Flexible Arbeitszeiten sollen Eltern individuell die Betreuung ihrer
Kinder, aber auch die Pflege von Angehörigen ermöglichen.
Ähnliche Angebote macht die Personalmanagement Gesellschaft „Job find 4 You" ihrer Kernmannschaft. „Wir haben überwiegend weibliche Mitarbeiter", so der geschäftsführende Gesellschafter Hans-Joachim Wendland. „Wir halten es für wichtig, dass unsere Mitarbeiter zufrieden zur Arbeit gehen, in dem Wissen, dass für ihre Familien gesorgt ist!" Deshalb hat sich Job find 4 You mit anderen Unternehmen und der Berufs-Bildungsstätte BBS zusammen getan, um eine Ferienbetreuung für Mitarbeiterkinder zu organisieren. „Wir arbeiten ständig selbst an unserer familienfreundlichen Unternehmenskultur und beraten auch andere Unternehmen in diesem Sinne", erklärt Job find 4 You-Chef Thomas Buß. „Mit der Zertifizierung durch FAMM kann man in einem Leitbildprozess innerhalb eines Unternehmens ein gutes Stück vorankommen."
Schwierig, aber nicht unmöglich sei es in der Pflegebranche, familienfreundliche Arbeitsplätze anzubieten, versicherte Hermann-Josef Sönnekes, Heimleiter im Haus Früchting. So habe man private Termine der Mitarbeiter in die Dienstpläne eingebaut. Wenn ein Mitarbeiter in seiner Schicht einen Kinderarztbesuch eingeplant hat, springen eben Kollegen für ihn ein. „Das ist ein Geben und ein Nehmen, und man merkt, wie positiv sich das auf die Arbeitsmotivation auswirkt, so Sönnekes. „Nur wenn man im Pflegedienst selbst den Kopf frei hat, kann man sich hundertprozentig auf seine Schützlinge einlassen!"
Dass Familienfreundlichkeit ein Standortfaktor und angesichts des demografischen Wandels eine an Wichtigkeit zunehmende Herausforderung ist, betonte Herr Dr.
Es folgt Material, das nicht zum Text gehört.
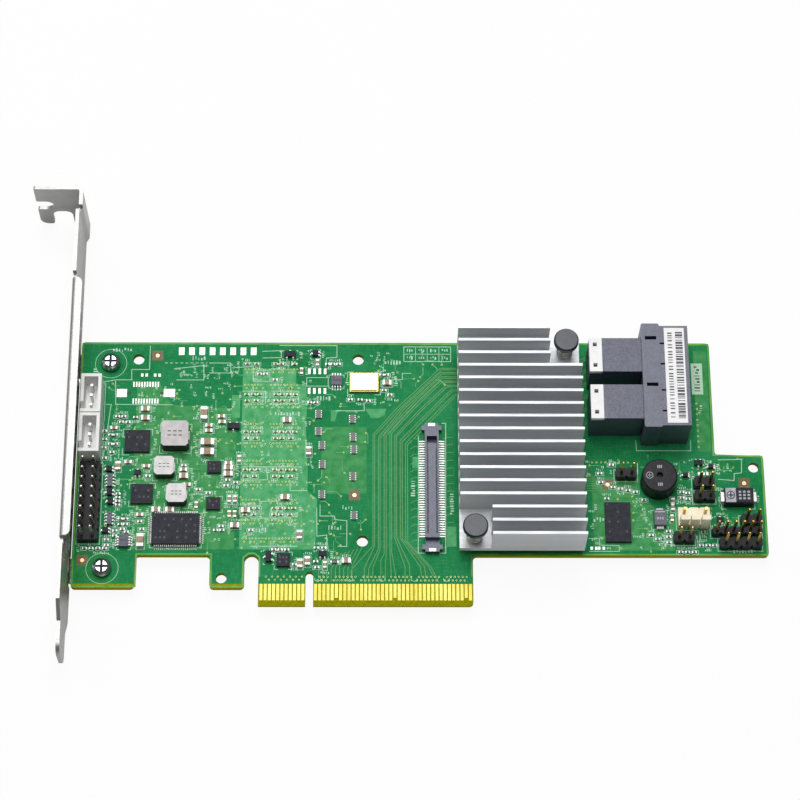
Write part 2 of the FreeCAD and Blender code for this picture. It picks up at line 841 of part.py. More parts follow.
def add_feet(body):
    """Two feet folded under the board, each with a hole for its screw."""
    plate = size.plate_thickness
    edge = plate_outer + size.foot_reach
    feet = new_sketch(body, "feet", "XY_Plane", under_side)
    corners = []
    bends = []
    for centre in foot_centres:
        low = centre - size.foot_width / 2
        high = centre + size.foot_width / 2
        draw_box(feet, (plate_outer, low), (edge, high))
        corners += [("Z", edge, low), ("Z", edge, high)]
    add_pad(body, feet, plate, reverse=True)
    round_edges(body, "foot_corners", corners, size.foot_corner_radius)
    bends.append(("Y", plate_outer, under_side - plate))
    round_edges(body, "foot_bends", bends, plate)
    round_edges(body, "foot_inner_bends", [("Y", plate_inner, under_side)], size.inner_bend_radius)
    holes = new_sketch(body, "foot_holes", "XY_Plane", under_side)
    for centre in foot_centres:
        draw_circle(holes, (screw_x, centre), size.screw_thread_diameter + 2 * size.screw_thread_clearance)
    cut_pocket(body, holes, plate * 2)


def make_screws():
    """Pan-head cross-recess screws; the form stands on its own origin, head upwards."""
    form = new_body("screw_form")
    radius = size.screw_head_diameter / 2
    shank = size.screw_thread_diameter / 2
    reach = under_side - size.plate_thickness - size.screw_tip_length
    edge_height = size.screw_head_height * 0.55
    crown = radius * 0.6
    half = new_sketch(form, "screw_half", "XZ_Plane")
    draw_outline(half, [(0, reach), (shank - 0.3, reach), (shank, reach + 0.3), (shank, 0), (radius, 0),
                        (radius, edge_height), (radius * 0.9, size.screw_head_height * 0.85),
                        (crown, size.screw_head_height), (0, size.screw_head_height)])
    turned = form.newObject("PartDesign::Revolution", "screw_turned")
    turned.Profile = half
    turned.ReferenceAxis = (half, ["V_Axis"])
    turned.Angle = 360
    doc.recompute()
    arm = size.recess_width / 2
    span = size.recess_span / 2
    cross = new_sketch(form, "cross_recess", "XY_Plane", size.screw_head_height)
    draw_outline(cross, [(-span, -arm), (-arm, -arm), (-arm, -span), (arm, -span), (arm, -arm),
                         (span, -arm), (span, arm), (arm, arm), (arm, span), (-arm, span),
                         (-arm, arm), (-span, arm)])
    cut_pocket(form, cross, size.recess_depth)
    copies("bracket_screws", form, [(screw_x, centre, 0) for centre in foot_centres])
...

Kleinschneider, Geschäftsführer der WFG im Kreis Borken und Vorsitzender des Netzwerks Westmünsterland. Dazu bedürfe es der engen Zusammenarbeit unterschiedlicher wirtschaftlicher, politischer und gesellschaftlicher Akteure, so wie dies im Netzwerk Westmünsterland der Fall sein.